Porter was a man of his time, both an iconoclast and a sybarite, and he captured the conflicted attitudes of pre-World War II America, a nation that had raced happily out of the libertine Roaring Twenties only to get T-boned by the Great Depression. His tunes remain as unexpected, cynical, and charming as they were when the show opened in 1934: "You're the top/You're the steppes of Russia/You're the pants . . . on a Roxy usher."

While the music in Anything Goes has remained blissfully unchanged over the years (albeit with some Porter songs substituted for others along the way, a practice the songwriter approved), the accompanying book has been revised a couple of times. The last major rewrite, by Timothy Crouse and John Weidman for the New York revival in 1987, is the version presented here, freighted with enough bad puns and slapstick to keep an ocean liner afloat.

And properly so, given that all the action takes place aboard ship as a gaggle of Americans and Brits -- society doyens and stowaways, missionaries and gangsters -- convene to find their true loves. And whether those love objects are people or money (or both), the road to musical-comedy happiness is paved with bouncy Porter melodies and piercing Porter lyrics. In addition to "You're the Top," the show is studded with gems that include "I Get a Kick Out of You," "It's De-Lovely," "Easy to Love," and, of course, the title tune.

Highlighting the talented cast is Steve Routman, who consistently pins the laugh meter as gangster Moonface Martin. Routman uses his droopy Huckleberry Hound face, augmented by a voice like a waterlogged kazoo, to give his many punch lines just the right dry, downbeat delivery. Perhaps his biggest laugh comes when he's offstage, winning a shipboard skeet-shooting contest with his own violin-cased weaponry.

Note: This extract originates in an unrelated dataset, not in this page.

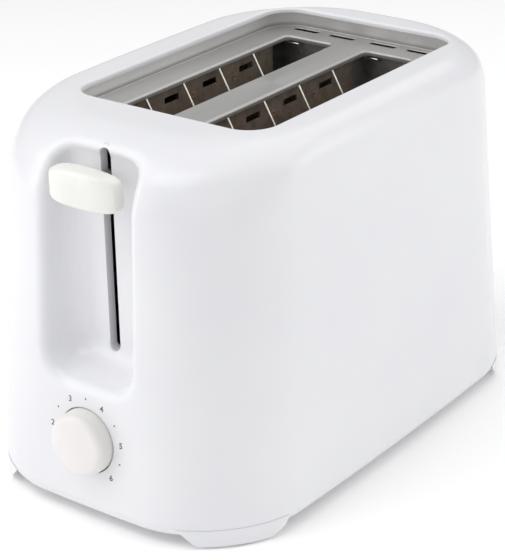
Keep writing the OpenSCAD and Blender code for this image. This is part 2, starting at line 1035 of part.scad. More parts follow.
module tray_handle() {
    low = 11.5;
    high = 23.5;
    color(shell_white)
        difference() {
            translate([0, 0, low])
                linear_extrude(high - low)
                    intersection() {
                        polygon(outline(high, 0.3));
                        translate([-49.6, tray_back])
                            square([99.2, 30]);
                    }
            // finger scoop under the handle
            box([-22, 129, low - 1], [22, 150, low + 4]);
        }
}

housing();
base_cover();
foot_pads();
top_plate();
cord_gland();
gland_nut();
base_screws();
chassis_front_plate();
chassis_rear_plate();
side_reflector_left();
side_reflector_right();
tray_rail_left();
tray_rail_right();
chassis_screws();
heater_board_left_outer();
heater_board_left_inner();
heater_board_right_inner();
heater_board_right_outer();
heater_ribbon_left_outer();
heater_ribbon_left_inner();
heater_ribbon_right_inner();
heater_ribbon_right_outer();
board_eyelets();
guard_left_outer();
guard_left_inner();
guard_right_inner();
guard_right_outer();
guide_rod();
rod_bracket_top();
rod_bracket_bottom();
return_spring();
carriage_block();
lever_arm();
rack_crossbar();
bread_rack_left();
bread_rack_right();
armature_plate();
contact_presser();
lever_knob();
magnet_core();
magnet_coil();
magnet_bracket();
contact_block();
contact_springs();
control_board();
board_components();
board_screws();
potentiometer();
dial_shaft();
dial_knob();
terminal_block();
lead_live();
lead_neutral();
crumb_tray();
tray_handle();
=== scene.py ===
import math

import bmesh
import bpy
import numpy as np
from mathutils import Matrix, Vector


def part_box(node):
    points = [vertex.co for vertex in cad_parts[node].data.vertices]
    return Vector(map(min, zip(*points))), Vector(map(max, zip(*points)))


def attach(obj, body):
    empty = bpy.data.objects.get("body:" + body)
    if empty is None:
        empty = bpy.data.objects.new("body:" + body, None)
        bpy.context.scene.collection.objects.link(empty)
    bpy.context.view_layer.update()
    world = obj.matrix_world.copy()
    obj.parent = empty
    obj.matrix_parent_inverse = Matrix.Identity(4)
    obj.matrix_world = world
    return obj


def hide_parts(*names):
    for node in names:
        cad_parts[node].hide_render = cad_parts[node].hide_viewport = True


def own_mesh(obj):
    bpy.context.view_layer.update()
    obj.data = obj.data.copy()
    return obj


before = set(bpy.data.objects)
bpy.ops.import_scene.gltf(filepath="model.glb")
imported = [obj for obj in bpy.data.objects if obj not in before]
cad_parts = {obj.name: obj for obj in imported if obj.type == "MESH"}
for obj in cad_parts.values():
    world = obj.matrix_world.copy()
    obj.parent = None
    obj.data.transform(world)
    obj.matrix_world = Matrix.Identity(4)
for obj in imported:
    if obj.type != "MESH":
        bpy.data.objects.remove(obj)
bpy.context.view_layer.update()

MM = 0.001
SHARP = 38  # edges that turn by more degrees than this stay sharp
WELD = 2e-6  # points closer than this, in metres, become one


def cad_box_mm(node):
    """Lowest and highest corner of a CAD node in millimetres."""
    low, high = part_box(node)
    return np.array(low) / MM, np.array(high) / MM


def round_node(node):
    """Height of the centre and radius of a CAD node that is round about an axis along Y."""
    low, high = cad_box_mm(node)
    return (low[2] + high[2]) / 2, (high[2] - low[2]) / 2


# ---------------------------------------------------------------- mesh helpers


def raw_mesh(name, verts, faces):
    """A mesh from millimetre vertices."""
    mesh = bpy.data.meshes.new(name)
    mesh.from_pydata((np.asarray(verts, float) * MM).tolist(), [], [list(map(int, f)) for f in faces])
    return mesh


def linked_object(name, data):
    obj = bpy.data.objects.new(name, data)
    bpy.context.scene.collection.objects.link(obj)
    return obj


def new_piece(name, verts, faces, material, body="body", slot=None, replaces=(), sharp=SHARP):
    """A mesh piece from millimetre vertices, riding on a CAD body."""
    mesh = raw_mesh(name, verts, faces)
    tidy_mesh(mesh, sharp)
    obj = linked_object(name, mesh)
    mesh.materials.append(material)
    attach(obj, body)
    if replaces:
        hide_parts(*replaces)
    return obj


def tidy_mesh(mesh, sharp):
    """Welds double points, turns the faces outward and smooths all but the sharp edges."""
    bm = bmesh.new()
    bm.from_mesh(mesh)
    bmesh.ops.remove_doubles(bm, verts=bm.verts, dist=WELD)
    bmesh.ops.recalc_face_normals(bm, faces=bm.faces)
    bm.to_mesh(mesh)
    bm.free()
    mesh.shade_smooth()
    mesh.set_sharp_from_angle(angle=math.radians(sharp))


def loft(rings, caps=(True, True), close=False):
    """Joins rings of the same number of points. close joins the last ring to the first one."""
    rings = [np.asarray(r, float) for r in rings]
    n = len(rings[0])
    faces = []
    steps = len(rings) if close else len(rings) - 1
    for i in range(steps):
        a, b = i * n, ((i + 1) % len(rings)) * n
        for j in range(n):
            k = (j + 1) % n
            faces.append((a + j, a + k, b + k, b + j))
    if not close and caps[0]:
        faces.append(tuple(range(n - 1, -1, -1)))
    if not close and caps[1]:
        last = (len(rings) - 1) * n
        faces.append(tuple(range(last, last + n)))
    return np.concatenate(rings), faces


def join(*parts):
    """Several (verts, faces) as one."""
    verts, faces, start = [], [], 0
    for v, f in parts:
        v = np.asarray(v, float)
        verts.append(v)
        faces += [tuple(i + start for i in face) for face in f]
        start += len(v)
    return np.concatenate(verts), faces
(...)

Billy Crocker, the young stowaway who pines after his high-society love, is played by Hunter Bell, whose tenor voice sounds like it's vibrating out of an old Truetone radio. In the Merman role of Reno Sweeney, Nancy Hess cuts a fine figure, but lacks the ability to belt out songs that cry for such treatment, especially the rousing "Blow, Gabriel, Blow." Her voice is lyrical, but was stretched a bit too thin on the highest notes. Kelly Sullivan plays Billy's love, Hope Harcourt, with delicate grace. And Bill Bush and David Kortemeier contribute plenty of chuckles as, respectively, the nearsighted and besotted Eli Whitney and the befuddled but ever-randy Lord Oakleigh.

Director Victoria Bussert keeps the proceedings moving at a crisp pace, a necessity with so many groaners in the dialogue. (She, disdainfully: "Liquor has never touched my lips!" He, soused and intrigued: "You know a shortcut?") The two-level set design by John Ezell and period costumes by James Scott are fun without being pushy.

The only crimp in the professionalism of the company came when the actors apparently amused each other sufficiently to break character and tried to suppress their own laughter. This tired gimmick, polished to an art form by Harvey Korman and Tim Conway on TV's old Carol Burnett Show, is a needless distraction. And while it's hard to know if the character breaks are spontaneous or choreographed, it hardly matters. If real, it's undisciplined; if planned, it's cheesy.

Amid all the frivolity and romantic hijinks there is one wistful moment, when a character refers to the numerous suicides of sleazy stockbrokers and conniving CEOs during the Depression years. If only the capitalist leeches of today had such self-regulating instincts.